Specifically, today, the phenomenon applies in Israel. The silent injustice that is generally repressed by the majority of the media and by a large part of the population is based on the metaphor that gives its name to the progressive manifesto presented by the 1,500 Jewish professionals from the United States and Israel-Palestine: “Elephant in the room.” However, we must not give up in the fight in defence of the Palestinian cause and for a better world. In the words of Leon Trotsky: “Exposing the truth about the situation to the oppressed is opening the way for revolution.”
Solidarity and revolutionary change
Thinking about what happens from a socialist empathetic perspective provides a crucial key to deeply understanding the structure and change of a society. Thus, these consequences of history and the present have brought tragic and paradoxical consequences as in the Middle East: on the one hand, a growing imbalance of Israeli power, and on the other, a fair Palestinian cause that deserves support on a global scale.

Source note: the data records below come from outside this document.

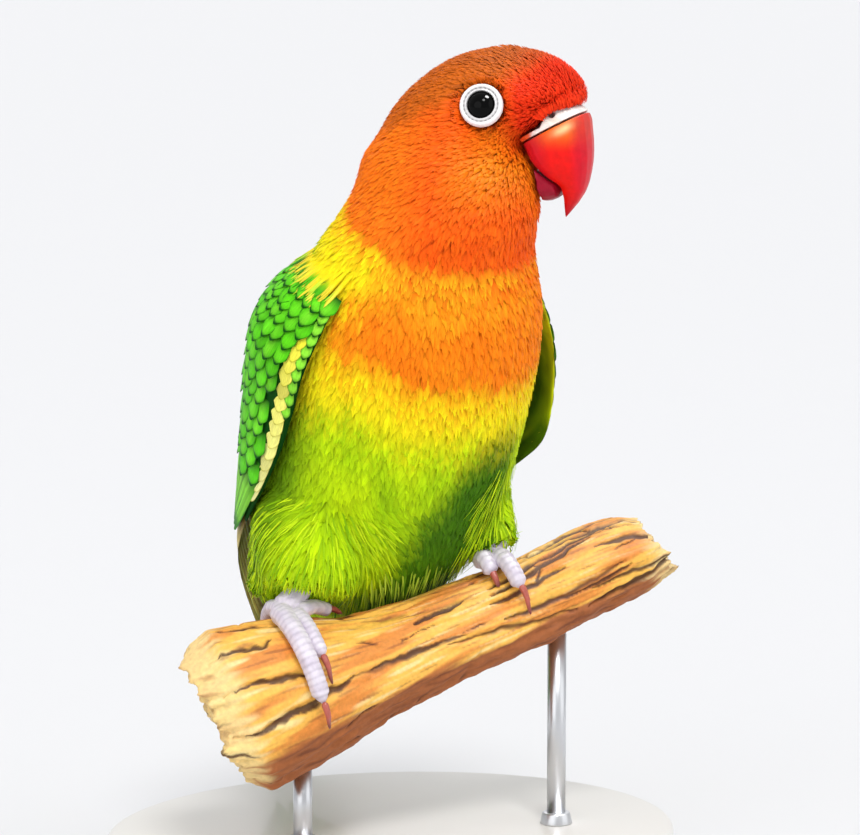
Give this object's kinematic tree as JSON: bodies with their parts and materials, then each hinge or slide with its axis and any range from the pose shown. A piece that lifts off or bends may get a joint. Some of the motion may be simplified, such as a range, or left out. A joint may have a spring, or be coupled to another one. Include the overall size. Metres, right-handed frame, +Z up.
{
  "type": "fischer's lovebird",
  "caption": "Small parrot with a red hooked bill, white eye rings, orange head and breast, yellow collar and green body and wings, gripping a cut branch over a flat display base.",
  "frame": {"origin": "centre of the stand base's underside", "axes": "+Z up; the bird's breast faces -Y, so its right side is towards -X and its left side towards +X; its head is turned 50 degrees to its left; the branch runs along X"},
  "size_m": [0.098, 0.0923, 0.1418],
  "materials": {
    "green_plumage": "soft body feathers",
    "yellow_plumage": "soft body feathers",
    "orange_plumage": "short dense feathers",
    "wing_feathers": "smooth overlapping feathers",
    "tail_feathers": "smooth overlapping feathers",
    "bare_skin": "white bare skin of the eye rings and cere",
    "red_horn": "smooth horn",
    "eye_black": "wet and glossy",
    "foot_skin": "scaly grey skin",
    "claw_horn": "smooth horn",
    "perch_wood": "bare split wood with cracks",
    "stand_lacquer": "white lacquered wood",
    "steel_rod": "brushed"
  },
  "bodies": {
    "root": {"torso": "green_plumage", "neck": "yellow_plumage", "head": "orange_plumage", "bill_upper": "red_horn", "cere": "bare_skin", "bill_lower": "red_horn", "eye_left": "eye_black", "eye_ring_left": "bare_skin", "eye_right": "eye_black", "eye_ring_right": "bare_skin", "thigh_left": "green_plumage", "foot_left": "foot_skin", "claw_left_1": "claw_horn", "claw_left_2": "claw_horn", "claw_left_3": "claw_horn", "claw_left_4": "claw_horn", "thigh_right": "green_plumage", "foot_right": "foot_skin", "claw_right_1": "claw_horn", "claw_right_2": "claw_horn", "claw_right_3": "claw_horn", "claw_right_4": "claw_horn", "wing_left": "wing_feathers", "wing_right": "wing_feathers", "tail": "tail_feathers", "perch": "perch_wood", "stand_base": "stand_lacquer", "stand_rod_1": "steel_rod", "stand_rod_2": "steel_rod"}
  },
  "joints": []
}
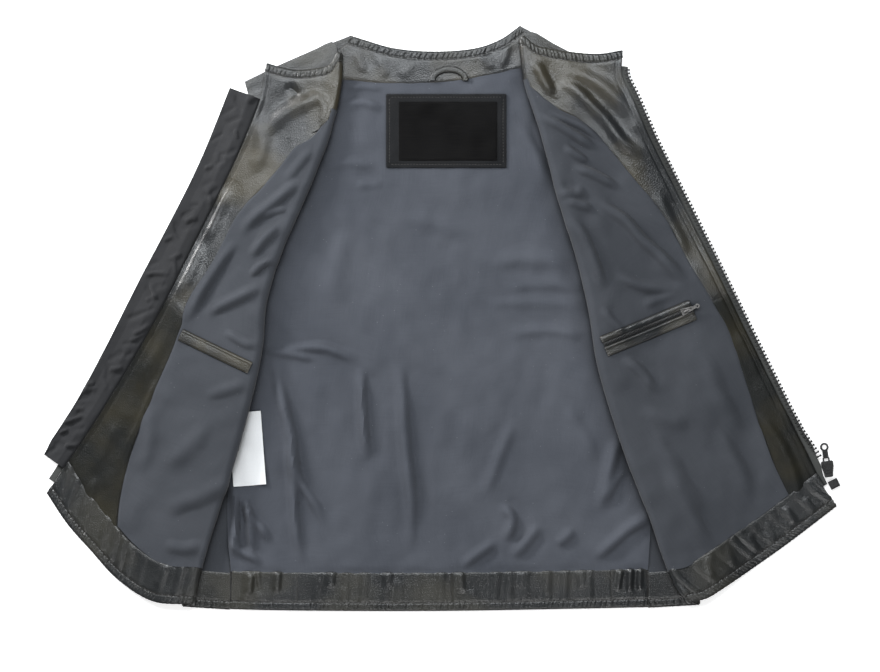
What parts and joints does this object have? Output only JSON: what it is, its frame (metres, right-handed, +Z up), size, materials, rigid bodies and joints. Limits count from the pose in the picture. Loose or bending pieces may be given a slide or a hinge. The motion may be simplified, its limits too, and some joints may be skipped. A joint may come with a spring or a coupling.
{
  "type": "leather vest",
  "caption": "Sleeveless black leather vest with a front zip, laid open on its back with both fronts folded outwards.",
  "frame": {"origin": "on the table under the middle of the back, on the flat outer face of the back panel", "axes": "+X towards the wearer's left, +Y towards the neck, +Z up from the table, out of the lining"},
  "size_m": [0.8766, 0.6452, 0.0227],
  "materials": {
    "black_leather": "semi-gloss grain",
    "lining_cotton": "matt plain weave",
    "flap_cotton": "matt plain weave",
    "label_satin": "satin",
    "care_label_cloth": "matt",
    "zip_tape": "matt weave",
    "zip_plastic": "satin",
    "zip_metal": "dark plated"
  },
  "bodies": {
    "vest": {"back_shell": "black_leather", "back_neck_facing": "black_leather", "back_neck_edge": "black_leather", "back_hem_edge": "black_leather", "back_hem_facing_1": "black_leather", "back_hem_facing_2": "black_leather", "back_hem_facing_3": "black_leather", "back_hem_facing_4": "black_leather", "right_front_shell": "black_leather", "right_front_facing_upper": "black_leather", "right_front_facing_lower": "black_leather", "left_front_shell": "black_leather", "left_front_facing_upper": "black_leather", "left_front_facing_lower": "black_leather", "right_neck_edge": "black_leather", "right_hem_edge": "black_leather", "right_hem_facing": "black_leather", "left_neck_edge": "black_leather", "left_hem_edge": "black_leather", "left_hem_facing": "black_leather", "label_frame": "black_leather", "hanger_loop": "black_leather", "left_pocket_welt_upper": "black_leather", "left_pocket_welt_lower": "black_leather", "right_pocket_welt": "black_leather", "back_lining": "lining_cotton", "right_front_lining": "lining_cotton", "left_front_lining": "lining_cotton", "wind_flap": "flap_cotton", "label_face": "label_satin", "care_label": "care_label_cloth", "right_zip_tape": "zip_tape", "left_zip_tape": "zip_tape", "right_zip_chain": "zip_plastic", "right_zip_pin": "zip_plastic", "left_zip_chain": "zip_plastic", "zip_slider": "zip_plastic", "zip_retainer_box": "zip_plastic", "pocket_zip_chain": "zip_plastic", "pocket_zip_slider": "zip_metal"},
    "zip_pull_tab": {"zip_pull": "zip_plastic"},
    "pocket_pull_tab": {"pocket_zip_pull": "zip_metal"}
  },
  "joints": [
    {"name": "zip_pull_swing", "type": "hinge", "parent": "vest", "child": "zip_pull_tab", "pos_m": [0.42415, -0.16513, 0.00235], "axis": [-0.9903, -0.1392, 0], "range_deg": [0, 160]},
    {"name": "pocket_pull_swing", "type": "hinge", "parent": "vest", "child": "pocket_pull_tab", "pos_m": [0.26993, 0.00566, 0.01516], "axis": [0.3859, -0.9225, -0.0039], "range_deg": [0, 170]}
  ]
}
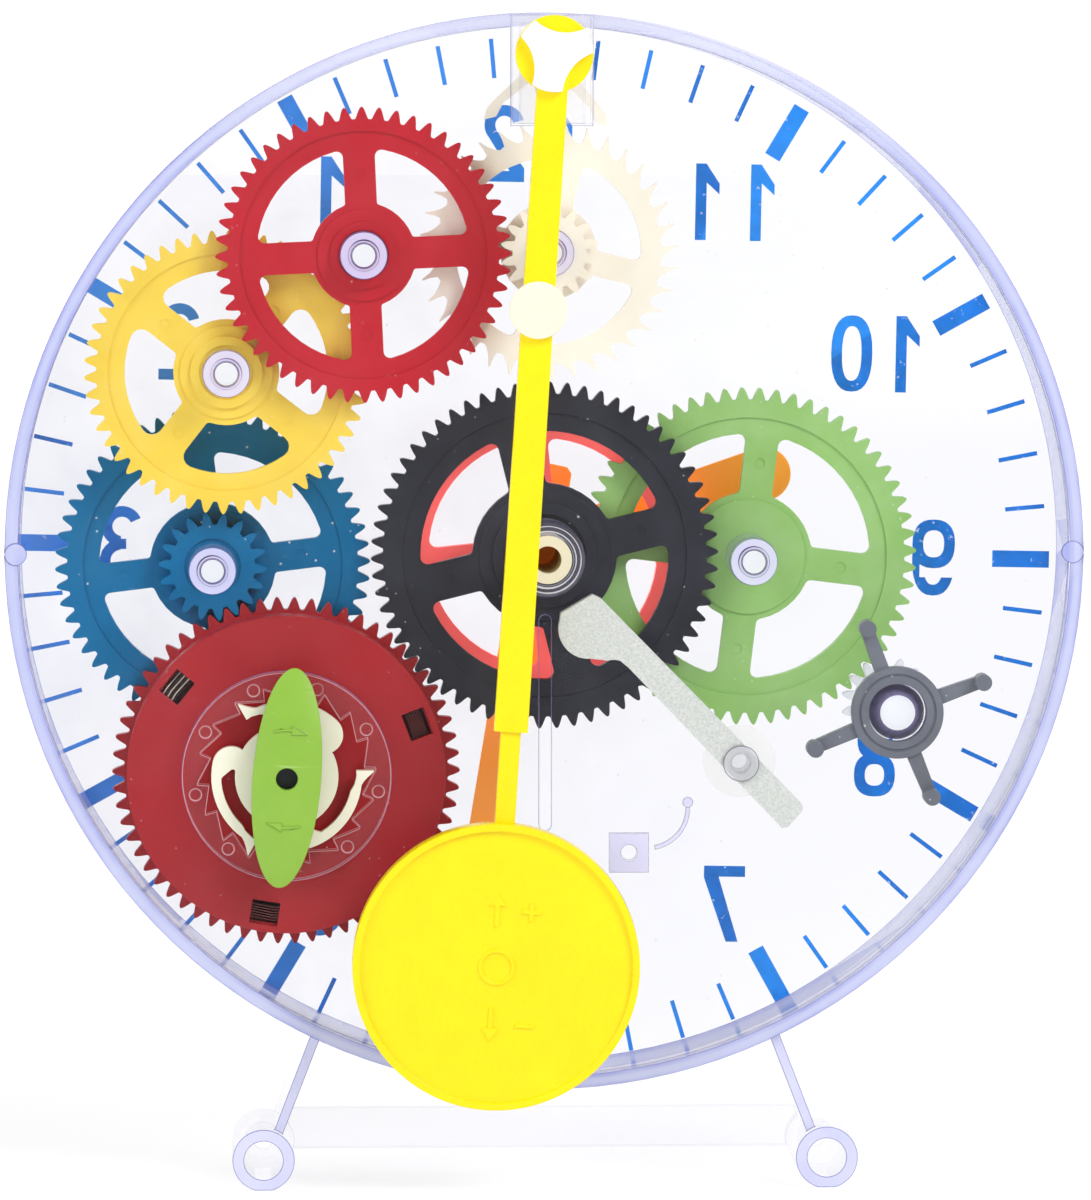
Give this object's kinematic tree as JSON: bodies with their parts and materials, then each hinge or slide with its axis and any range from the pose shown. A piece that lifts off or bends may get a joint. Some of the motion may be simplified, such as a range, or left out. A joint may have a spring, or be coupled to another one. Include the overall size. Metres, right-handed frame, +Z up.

For this reason, today more than ever, it is necessary to denounce the atrocious Israeli occupation. This means that all countries should consider Palestinian recognition, a fact that would represent an important step forward in unmasking Israel’s impunity at the international level.
From there, the fight must continue until the Zionist State of Israel is dismantled and a free and democratic Palestine is recovered in all its original territory, where all peoples and creeds can live in peace. As was well concluded during the 2nd Congress of the International Socialist League (ISL): “The way to achieve this result is the joint struggle of the heroic Palestinian resistance and the Arab peoples of the region, stepping over their Israeli-complicit governments, with the support of anti-Zionist democratic Jews who are among those mobilising in Israel today against the Netanyahu government and the extreme right and, in the process, building a strong revolutionary party”.
[1] It is called this way because of the colours that identify the three parties that make it up.